Между тем гости не собирались останавливаться на достигнутом и продолжали атаковать. А тут еще тренер москвичей Гавриил Качалин выпустил свежие силы – вместо Жукова на поле выбежал Юрий Пудышев. И игра динамовцев обрела новую остроту. Фланговые атаки стали следовать одна за другой, а барражирующий в центре поля Кожемякин каждый раз опасно угрожал воротам хозяев, нанося один опасный удар за другим. Четвертый гол напрашивался сам собой и должен был поставить окончательную точку в этом противостоянии. Но гола так и не случилось. Вместо этого на 79-й минуте Кожемякин снова ворвался в штрафную днепропетровцев, чтобы в красивом прыжке головой перенаправить мяч в ворота Собецкого. Но тот не стал ждать этого момента и тоже взмыл вверх. Два футболиста столкнулись в воздухе и спустя секунду рухнули на газон один за другим. При этом Кожемякин оказался снизу, а вратарь упал на него сверху – прямо на вытянутую ногу. Раздался глухой удар, после которого стадион огласил громкий крик – это Кожемякин закричал от дикой боли. Встать самостоятельно он уже не смог – его унесли с поля на носилках. Лучшего бомбардира «Динамо» и всего первенства несли в раздевалку, а он смотрел в вечернее небо и по лицу его катились слезы – в эти мгновения он ясно осознал, что чемпионат для него уже закончился.

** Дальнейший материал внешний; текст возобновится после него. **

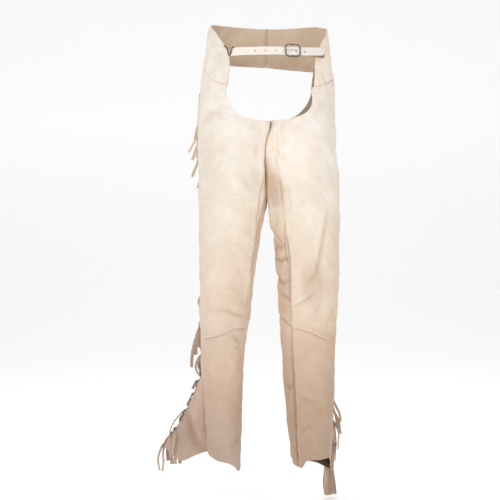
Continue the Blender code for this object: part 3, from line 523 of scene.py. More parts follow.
# The studio, in millimetres: a floor that bends up into a wall behind the chaps.
FLOOR_HEIGHT = -1106.0
FLOOR_HALF = 9000.0
FLOOR_BACK = 3400.0
FLOOR_BEND = 1400.0
WALL_TOP = 6000.0
LIGHTS = [
    # name, place, target, size, power, in metres and watts
    ("key", (-1.3, -2.8, 1.2), (0.0, 0.0, -0.4), 1.0, 33),
    ("fill", (2.1, -2.2, 0.2), (0.0, 0.0, -0.5), 1.8, 17),
    ("side", (-2.6, -0.9, 0.1), (-0.1, 0.0, -0.4), 1.4, 6),
    ("back", (0.4, 1.6, 1.9), (0.0, 0.4, -0.6), 1.6, 26),
]
CAMERA_LENS = 96.0
CAMERA_SENSOR = 36.0
CAMERA_PLACE = (-0.042, -3.2, -0.479)

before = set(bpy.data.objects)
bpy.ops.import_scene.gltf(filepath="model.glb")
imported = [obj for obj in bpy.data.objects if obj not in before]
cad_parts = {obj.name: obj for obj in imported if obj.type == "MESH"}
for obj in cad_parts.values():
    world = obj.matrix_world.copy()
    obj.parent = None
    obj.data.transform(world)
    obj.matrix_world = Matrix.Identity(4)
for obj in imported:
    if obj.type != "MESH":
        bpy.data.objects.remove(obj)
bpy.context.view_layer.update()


def smoothstep(value, start=0.0, end=1.0):
    """Return 0 before the start, 1 past the end and a smooth rise between. The end may be the lower."""
    share = np.clip((value - start) / (end - start), 0, 1)
    return share * share * (3 - 2 * share)


def curve_through(rows, column=1):
    """Return a smooth curve with no overshoot through one column of a table led by its first."""
    x, y = np.array(sorted(rows), float)[:, [0, column]].T
    step = np.diff(x)
    slope = np.diff(y) / step
    tangent = np.append(slope, slope[-1])
    for i in range(1, len(slope)):
        before, after = 2 * step[i] + step[i - 1], step[i] + 2 * step[i - 1]
        same_way = slope[i - 1] * slope[i] > 0
        tangent[i] = (before + after) / (before / slope[i - 1] + after / slope[i]) if same_way else 0

    def value_at(where):
        where = np.clip(np.asarray(where, float), x[0], x[-1])
        i = np.clip(np.searchsorted(x, where) - 1, 0, len(x) - 2)
        t = (where - x[i]) / step[i]
        start = (1 + 2 * t) * (1 - t) ** 2 * y[i] + t * (1 - t) ** 2 * step[i] * tangent[i]
        end = t * t * (3 - 2 * t) * y[i + 1] + t * t * (t - 1) * step[i] * tangent[i + 1]
        return start + end

    return value_at


def curves(table):
    return {side: curve_through(rows) for side, rows in table.items()}


def section_curves(outer, inner):
    """Return the curves down one leg, with the columns of its outer and inner sides."""
    columns = {"front": 1, "back": 2, "square_in": 3, "square_out": 4, "outer": outer, "inner": inner}
    return {name: curve_through(SECTIONS, column) for name, column in columns.items()}


SECTION = {"right": section_curves(5, 6), "left": section_curves(7, 8)}
LENGTH, FOLD_BACK, REACH, OUTSEAM_ANGLE, INSEAM_ANGLE = (
    curves(table) for table in (STRAND_LENGTH, STRIP_FOLD, FLARE_REACH, OUTSEAM, INSEAM)
)


def unit(vector):
    return vector / np.linalg.norm(vector, axis=-1, keepdims=True)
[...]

14 октября 1973 года, воскресенье, Москва, Цветной бульвар, квартира Игнатовых
Вот уже который день Оленюк столовался в квартире Игнатова и стал там своим человеком. У него сложились прекрасные отношения с матерью Алексея, Зоей Петровной, которая работала в Останкино. Практически каждый свободный вечер они вели непринужденные беседы на разные темы, в которых Игнатов обычно не участвовал. В это время он предпочитал отдыхать – либо с книгой, либо тупо уставясь в экран черно-белого телевизора «Горизонт». Вот и в этот вечер все было, как обычно: Оленюк с хозяйкой сидели на кухне за чашкой чая и общались, а Игнатов кемарил у экрана, где по четвертой программе шел фильм-спектакль «Когда отступают тени». И в тот самый момент, когда Игнатову снилось что-то приятное, в коридоре начал трезвонить телефон. Разбуженный этим звонком, Игнатов поднялся с дивана и отправился на зов. Когда он поднял трубку, то услышал на другом конце провода голос сотрудника КГБ Влада Забелина, с которым он был на оперативной связи. Дело в том, что, когда чекисты взяли Зольского в оперативную разработку по делу о тотализаторе, они не вывели из дела МУР, поскольку в ближайших контактах Зольского числился вор в законе Могол и его люди, на которых в московском угро была собрана обширная информация. Естественно, глупо было этими данными не воспользоваться, что чекисты и делали. Вот и теперь, позвонив Игнатову, Забелин завел разговор о том же – о людях Могола.